Work is increasingly conducted in teams of people spread around the globe. For example, products are designed around the world and used by people world-wide. We are interested in how people who are working in global teams reconcile regional differences in needs and requirements and create global products. We are also conducting studies focusing on the relationship between national culture and context and the work practices that have emerged.

Cross-Cultural Responses to Technology
2005 – current
Faculty: Pamela J. Hinds, Stephen Barley
Students: Zach Rodgers, Hatim Rahman

In this project, we are studying cultural differences in peoples’ responses to technology based on the theory that fundamental differences in cultural beliefs, values and behaviors affect how people respond to particular instantiations of technology. We have conducted studies on how people interact with and respond to intelligent agents, such as robots. More recently, we have conducted research on cultural differences in social networking behavior. To conduct this work, we rely heavily on theory and methods from cross-cultural psychology.

Culture & Creativity
2010 – current
Faculty: Pamela J. Hinds
Students: Hannah Kim, Siddarth Mishra

This project is focused on understanding cultural differences in the meaning of creativity and what stimulates it.

Robots & Teams
2006 – current
Faculty: Pamela J. Hinds
Students: Nik Martelaro
Collaborators: Malte Jung

Our goal in this project is to explore the ways people will work with and adapt to autonomous mobile robots, to understand the possibilities and problems of mutual adaptation in human-robot interaction over time, and to anticipate changes in the group dynamics of collaborative work. We are examining how the presence of a robot affects the development of shared mental models, transactive memory, cohesion, and commitment in robot-assisted groups. We are also exploring how a robot’s expertise relative to the group affects group performance.

Flash Teams
2013 – current
Faculty: Melissa Valentine, Michael Bernstein
Students: Daniela Retelny

This is a series of studies about how to crowdsource complex and interdependent projects.

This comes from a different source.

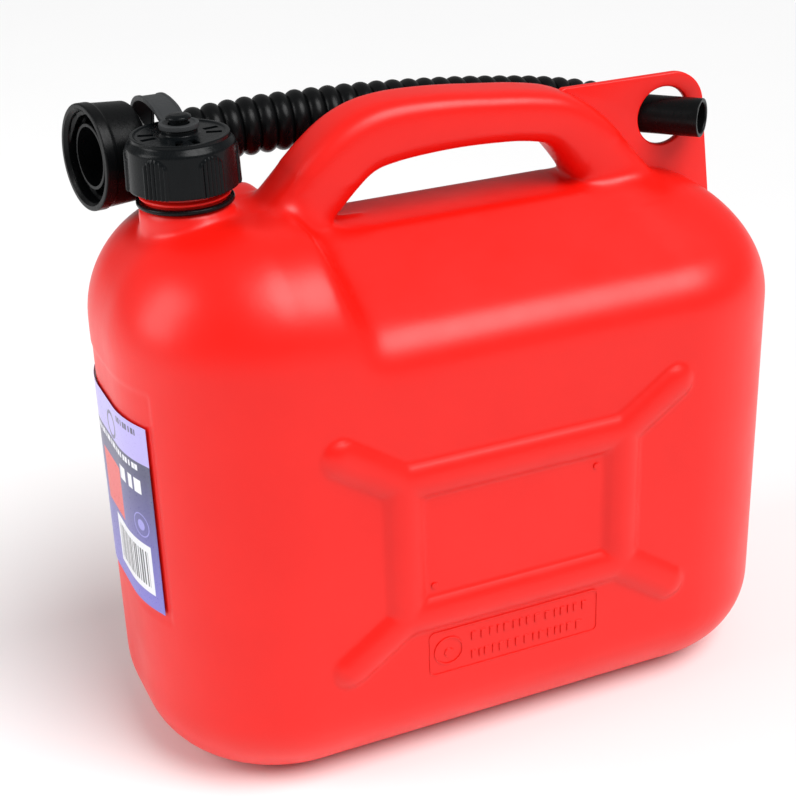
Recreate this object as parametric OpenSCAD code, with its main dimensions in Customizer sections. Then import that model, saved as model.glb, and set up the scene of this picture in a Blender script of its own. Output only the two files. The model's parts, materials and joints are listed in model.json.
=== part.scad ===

South Bay Cancer Center:  A Study of Organizational Design from Start to Finish
2013 – current
Faculty: Melissa Valentine

This is a longitudinal field study of the design of a new cancer center, from greenfield site to operational organization.

Transforming Cancer Care
2013 – current
Faculty: Melissa Valentine

This is a longitudinal field study of a redesign of an academic cancer care center.

An Ethnographic Study of Real-time Location Services (RTLS) in Organizations
2015 – current
Faculty: Melissa Valentine
Students: Tom Moir

This is an ethnographic study of a new technology called Real-time Location Services.

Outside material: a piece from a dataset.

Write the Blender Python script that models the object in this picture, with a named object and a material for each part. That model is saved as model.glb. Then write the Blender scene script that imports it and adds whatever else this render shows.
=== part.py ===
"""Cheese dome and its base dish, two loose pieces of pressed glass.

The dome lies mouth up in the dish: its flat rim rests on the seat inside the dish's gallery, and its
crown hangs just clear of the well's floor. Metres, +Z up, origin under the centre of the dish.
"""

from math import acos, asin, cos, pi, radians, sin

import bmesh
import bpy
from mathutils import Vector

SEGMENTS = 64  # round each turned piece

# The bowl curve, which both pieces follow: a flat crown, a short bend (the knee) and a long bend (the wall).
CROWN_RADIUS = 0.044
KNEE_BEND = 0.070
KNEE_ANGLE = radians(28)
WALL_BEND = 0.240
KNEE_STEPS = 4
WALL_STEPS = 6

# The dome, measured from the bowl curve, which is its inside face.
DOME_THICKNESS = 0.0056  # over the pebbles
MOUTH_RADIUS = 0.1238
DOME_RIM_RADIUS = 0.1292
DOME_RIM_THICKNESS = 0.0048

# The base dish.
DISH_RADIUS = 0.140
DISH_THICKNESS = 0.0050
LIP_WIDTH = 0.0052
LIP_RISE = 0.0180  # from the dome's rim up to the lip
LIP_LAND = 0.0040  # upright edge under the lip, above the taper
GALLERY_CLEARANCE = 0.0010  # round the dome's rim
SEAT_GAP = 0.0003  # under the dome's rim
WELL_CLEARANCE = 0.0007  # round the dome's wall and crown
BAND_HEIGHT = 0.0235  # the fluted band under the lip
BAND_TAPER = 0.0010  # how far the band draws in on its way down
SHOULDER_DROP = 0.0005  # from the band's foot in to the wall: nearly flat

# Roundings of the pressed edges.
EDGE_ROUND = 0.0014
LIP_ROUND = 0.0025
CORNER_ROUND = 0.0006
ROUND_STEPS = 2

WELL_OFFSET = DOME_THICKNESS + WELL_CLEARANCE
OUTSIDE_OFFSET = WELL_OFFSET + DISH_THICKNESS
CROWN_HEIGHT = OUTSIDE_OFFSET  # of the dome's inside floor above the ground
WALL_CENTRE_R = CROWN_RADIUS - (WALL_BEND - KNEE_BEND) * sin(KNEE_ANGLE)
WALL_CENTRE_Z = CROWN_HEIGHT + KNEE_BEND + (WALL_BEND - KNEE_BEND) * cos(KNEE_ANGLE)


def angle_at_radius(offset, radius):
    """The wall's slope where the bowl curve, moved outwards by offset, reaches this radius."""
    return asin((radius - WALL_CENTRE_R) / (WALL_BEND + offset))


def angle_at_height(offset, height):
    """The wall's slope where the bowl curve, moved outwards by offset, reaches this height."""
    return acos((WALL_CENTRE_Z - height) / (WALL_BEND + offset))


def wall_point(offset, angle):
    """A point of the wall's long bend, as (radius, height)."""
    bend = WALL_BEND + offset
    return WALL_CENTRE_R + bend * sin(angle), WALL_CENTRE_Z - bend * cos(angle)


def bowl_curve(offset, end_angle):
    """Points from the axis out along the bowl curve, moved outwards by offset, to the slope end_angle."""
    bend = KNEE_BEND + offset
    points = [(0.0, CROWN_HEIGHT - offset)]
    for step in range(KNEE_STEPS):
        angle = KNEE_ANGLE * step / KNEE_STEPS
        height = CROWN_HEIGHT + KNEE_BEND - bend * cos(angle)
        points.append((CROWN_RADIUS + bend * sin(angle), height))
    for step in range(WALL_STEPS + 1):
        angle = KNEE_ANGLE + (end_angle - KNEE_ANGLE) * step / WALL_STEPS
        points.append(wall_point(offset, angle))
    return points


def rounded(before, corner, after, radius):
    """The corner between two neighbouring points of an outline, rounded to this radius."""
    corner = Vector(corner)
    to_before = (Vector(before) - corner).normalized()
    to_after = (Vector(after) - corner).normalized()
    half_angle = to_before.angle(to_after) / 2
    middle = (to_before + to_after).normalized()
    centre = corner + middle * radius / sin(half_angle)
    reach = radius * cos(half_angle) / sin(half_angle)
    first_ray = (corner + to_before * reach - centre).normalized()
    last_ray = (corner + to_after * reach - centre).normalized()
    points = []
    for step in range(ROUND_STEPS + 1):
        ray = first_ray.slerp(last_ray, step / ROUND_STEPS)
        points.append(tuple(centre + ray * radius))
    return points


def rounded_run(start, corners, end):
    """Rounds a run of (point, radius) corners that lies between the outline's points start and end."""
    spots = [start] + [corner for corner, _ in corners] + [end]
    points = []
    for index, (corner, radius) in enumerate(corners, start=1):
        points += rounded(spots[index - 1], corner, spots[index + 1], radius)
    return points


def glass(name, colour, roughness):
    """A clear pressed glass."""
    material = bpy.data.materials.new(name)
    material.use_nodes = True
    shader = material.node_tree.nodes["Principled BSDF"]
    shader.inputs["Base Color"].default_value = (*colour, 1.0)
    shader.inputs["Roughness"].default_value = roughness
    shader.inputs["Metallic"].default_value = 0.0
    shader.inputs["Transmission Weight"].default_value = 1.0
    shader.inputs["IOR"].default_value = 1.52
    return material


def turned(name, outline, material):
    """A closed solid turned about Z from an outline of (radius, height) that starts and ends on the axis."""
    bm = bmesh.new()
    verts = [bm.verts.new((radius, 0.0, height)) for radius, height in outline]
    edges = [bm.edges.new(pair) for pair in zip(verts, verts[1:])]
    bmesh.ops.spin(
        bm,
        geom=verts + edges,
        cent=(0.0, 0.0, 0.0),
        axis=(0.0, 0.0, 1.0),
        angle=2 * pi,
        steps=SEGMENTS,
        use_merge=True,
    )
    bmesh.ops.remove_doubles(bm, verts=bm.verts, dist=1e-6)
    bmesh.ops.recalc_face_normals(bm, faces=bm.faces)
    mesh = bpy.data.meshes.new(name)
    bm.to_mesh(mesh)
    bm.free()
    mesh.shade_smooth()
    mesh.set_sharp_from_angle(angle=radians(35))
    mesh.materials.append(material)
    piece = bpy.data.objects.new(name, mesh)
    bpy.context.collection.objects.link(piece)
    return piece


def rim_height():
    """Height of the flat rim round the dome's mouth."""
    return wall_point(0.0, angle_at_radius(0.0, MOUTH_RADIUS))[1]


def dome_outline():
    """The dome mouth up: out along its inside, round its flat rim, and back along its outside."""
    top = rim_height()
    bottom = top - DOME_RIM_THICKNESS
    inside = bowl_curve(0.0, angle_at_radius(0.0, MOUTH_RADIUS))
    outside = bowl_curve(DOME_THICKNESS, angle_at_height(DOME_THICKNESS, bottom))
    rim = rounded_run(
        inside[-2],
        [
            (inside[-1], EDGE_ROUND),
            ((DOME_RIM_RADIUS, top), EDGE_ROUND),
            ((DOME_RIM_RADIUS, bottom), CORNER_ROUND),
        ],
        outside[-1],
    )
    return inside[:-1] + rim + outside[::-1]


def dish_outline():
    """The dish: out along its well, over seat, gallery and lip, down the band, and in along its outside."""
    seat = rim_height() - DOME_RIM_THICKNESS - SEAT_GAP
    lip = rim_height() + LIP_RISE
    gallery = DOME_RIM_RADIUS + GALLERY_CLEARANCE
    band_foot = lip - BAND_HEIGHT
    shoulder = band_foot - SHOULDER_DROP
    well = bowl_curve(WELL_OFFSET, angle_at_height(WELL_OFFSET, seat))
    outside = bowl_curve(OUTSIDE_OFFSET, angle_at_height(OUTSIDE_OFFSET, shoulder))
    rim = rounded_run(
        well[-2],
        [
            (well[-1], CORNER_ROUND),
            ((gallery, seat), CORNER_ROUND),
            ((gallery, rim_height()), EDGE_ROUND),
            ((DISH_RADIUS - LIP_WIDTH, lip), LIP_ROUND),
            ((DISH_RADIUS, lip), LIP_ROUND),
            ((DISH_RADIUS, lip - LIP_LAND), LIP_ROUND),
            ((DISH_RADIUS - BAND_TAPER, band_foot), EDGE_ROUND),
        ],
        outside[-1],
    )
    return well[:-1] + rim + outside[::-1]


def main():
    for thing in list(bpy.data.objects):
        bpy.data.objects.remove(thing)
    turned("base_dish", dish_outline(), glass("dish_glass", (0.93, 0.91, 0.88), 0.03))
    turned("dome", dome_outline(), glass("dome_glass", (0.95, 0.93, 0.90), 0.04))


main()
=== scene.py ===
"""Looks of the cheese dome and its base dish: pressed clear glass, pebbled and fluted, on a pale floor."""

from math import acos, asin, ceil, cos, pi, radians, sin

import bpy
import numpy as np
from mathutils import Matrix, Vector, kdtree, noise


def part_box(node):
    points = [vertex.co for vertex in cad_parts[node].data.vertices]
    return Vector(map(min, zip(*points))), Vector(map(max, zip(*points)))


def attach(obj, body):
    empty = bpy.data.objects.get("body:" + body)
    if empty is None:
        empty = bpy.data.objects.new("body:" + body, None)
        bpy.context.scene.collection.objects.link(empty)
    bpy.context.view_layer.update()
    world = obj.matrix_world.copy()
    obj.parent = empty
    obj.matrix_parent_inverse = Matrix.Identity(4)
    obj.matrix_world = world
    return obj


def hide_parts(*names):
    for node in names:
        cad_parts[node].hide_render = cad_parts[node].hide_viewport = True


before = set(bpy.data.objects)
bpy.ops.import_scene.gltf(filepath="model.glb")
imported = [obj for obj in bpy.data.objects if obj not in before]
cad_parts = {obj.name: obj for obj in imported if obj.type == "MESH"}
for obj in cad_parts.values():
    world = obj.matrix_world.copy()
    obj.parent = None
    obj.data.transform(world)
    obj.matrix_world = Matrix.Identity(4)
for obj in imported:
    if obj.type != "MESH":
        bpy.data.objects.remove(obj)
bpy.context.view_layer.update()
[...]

Networks of Corporate Power
2008 – current
Faculty: Stephen R. Barley
Students: Thomas Haymore, Daniel Morales, and Andrew Blanco

This project focuses on identifying and analyzing networks organizations formed by campaign contributions, the employment of lobbying firms and the movement in individuals between government, corporations, lobbing firms, unions, trade associations, and citizen’s groups.

The Institutional Field of Corporate Political Power
2007 – current
Faculty: Stephen R. Barley
Students: Thomas Haymore, Daniel Morales, Andrew Blanco, and Sarah Bellows-Blakely

This project explores how since the late 1970’s corporations and other business groups have build an institutional field dedicated to shaping Federal legislation and policy in the United States.

Ethical Issues in Nanotechnology Workplaces
2010 – current
Faculty: Robert E. McGinn

I am involved in a series of initiatives aimed at helping researchers enrich their thinking about ethical issues that arise in nanotechnology workplaces. For example, I’m developing an ethics module for new-user training at nanotech research labs and devising a survey of attitudes and beliefs about ethical issues in relation to nanotech on the part of undergraduates involved in nanotech research, I introduced a new graduate course (“Research Ethics for Engineers and Scientists”) that included a substantial component on ethical issues related to nanotechnology, and I am writing a periodic column on ethics and nanotechnology aimed at nanotech researchers for the NNIN website.